Этот случай убедил меня, что одна беда никогда не бывает, а влечет за собою другую.
По ответу отца можно судить, как поразило его и всех нас это известие. Отец пишет (в ответ на письмо Сони, написанное раньше моего письма к брату) из Петербурга 6 октября 1864 г.
«Милые и добрые друзья мои.
Я нахожусь со вчерашнего дня в таком волнении, что не был даже в состоянии взять пера в руки, чтобы изъявить вам мою радость и поздравление об новорожденной Татьяне. Вчера в два часа пополудни получили мы телеграмму, а в 4 часа принесли нам письма от мама и Сони. Ужасная катастрофа твоя, любезный Лев Николаевич, так уничтожила нас всех, что мы с Таней оба просто расплакались, и я долго не мог ее утешить; а брат мой принялся тебя бранить, что ты, как отец семейства, должен бы более себя беречь и не ездить на охоту на лошадях, которые не приспособлены к ней. Одним словом, твой вывих руки заглушил в нас всякую радость и навел на всех большое уныние.
Признаюсь, что я до сих пор не могу успокоиться. Вся эта ужасная картина: твои страдания, Соня, жена и все прочие, не знающие, за что взяться и чем пособить, и кончательно твой урод Шмигаро, который берется за дело, ему незнакомое – все это расстроивает душу и наводит хандру, от которой я и так не знаю куда деваться…»
Настал ожидаемый тяжелый день. С утра начались приготовления. Помню эту безмолвную суету, чужих лиц в белых фартуках, длинный стол в пустой комнате и дядю Александра Евстафьевича, энергично распоряжавшегося всем.
Когда все стихло, бодрым шагом вошел отец. Он не имел угнетенного вида, но милое лицо его выражало волнение.
Я с Лизой стояли в стороне. Отец обратился ко мне:
– Таня, ты бы ушла, а Лиза пускай останется. Лиза тоже обратилась ко мне с этими словами.

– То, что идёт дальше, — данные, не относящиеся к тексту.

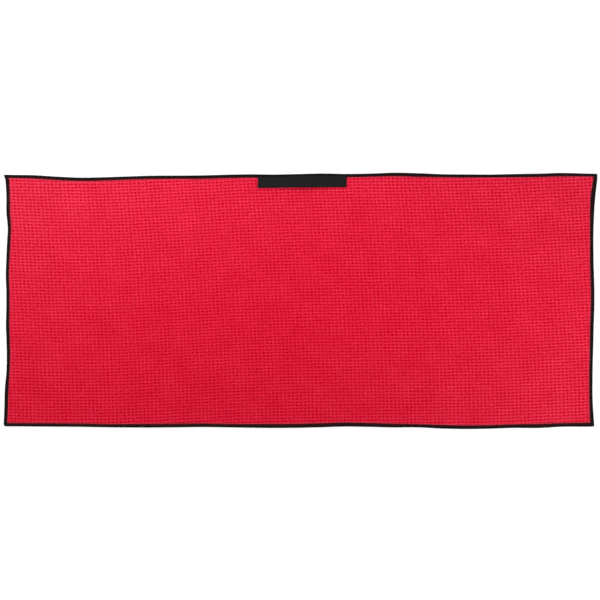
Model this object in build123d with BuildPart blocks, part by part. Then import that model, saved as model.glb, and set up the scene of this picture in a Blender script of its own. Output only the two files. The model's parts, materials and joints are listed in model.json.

– Папа, я не уйду, – решительно сказала я. Затем подошел Раухфус и тоже уговаривал меня уйти. До сих пор не понимаю, почему так настойчиво выпроваживали меня и оставляли сестру. Вероятно, мой непрочный вид, в сравнении с Лизой, не внушал доверия. Я опять повторила, что хочу быть с отцом и не уйду.
– Оставьте ее, пускай делает, как хочет, – сказал отец. – Я готов. Можно начинать.
Операция началась. Хлороформировать отца было невозможно. Наступила мертвая тишина. Лиза стояла около отца. Я оставалась на своем месте, поодаль, не спуская глаз с отца. Я видела, как он страдал.
Когда показалась тонкой струйкой кровь, послышался легкий стон, но стон не отца.
Я взглянула на сестру. Она помертвела, зашаталась, и один из фельдшеров сильной рукой обхватил ее и почти вынес на руках в другую комнату. Ей сделалось дурно при виде крови.
Я испугалась за отца и близко подошла к тему.
– Ничего, папа, Лиза сильная, ничего, ты не беспокойся, – говорила я, чтобы только его успокоить.
Я видела, что дурнота Лизы очень волновала его. Он взял меня за руку и так держал все время. Я чувствовала, что ему было приятно иметь около себя близкое существо.
Операция продолжалась 35 минут.
Самая ужасная минута была последняя, когда трубку вставили в горло. Папа вдруг поднялся, стал как бы ловить воздух и показывать рукой, чтобы ему дали писать. Ему подали бумагу и карандаш, и он написал: «Задыхаюсь… умираю…»
Раухфус успокаивал его, что это сейчас пройдет, что это обычное явление: напор воздуха слишком силен. Раухфус учил отца дышать.
Эта страшная минута, когда я видела отца с блуждающими глазами и мертвенным цветом лица, мне показалась вечностью.
Оправившись после удушья, отец с чужой помощью перешел в свою комнату.
Я побежала к себе и, упав на кровать, плакала и молилась.
Следующие ночи Лиза и кузина попеременно дежурили у отца. Отец поправлялся, но медленно. Я дежурила у отца по вечерам. Я помню трогательное внимание его: для меня всегда был приготовлен пряник, мармелад или что-нибудь сладкое. Папа знал, что я это люблю, а дядя смеялся и дразнил меня говоря: «Ах ты, балованная baby!»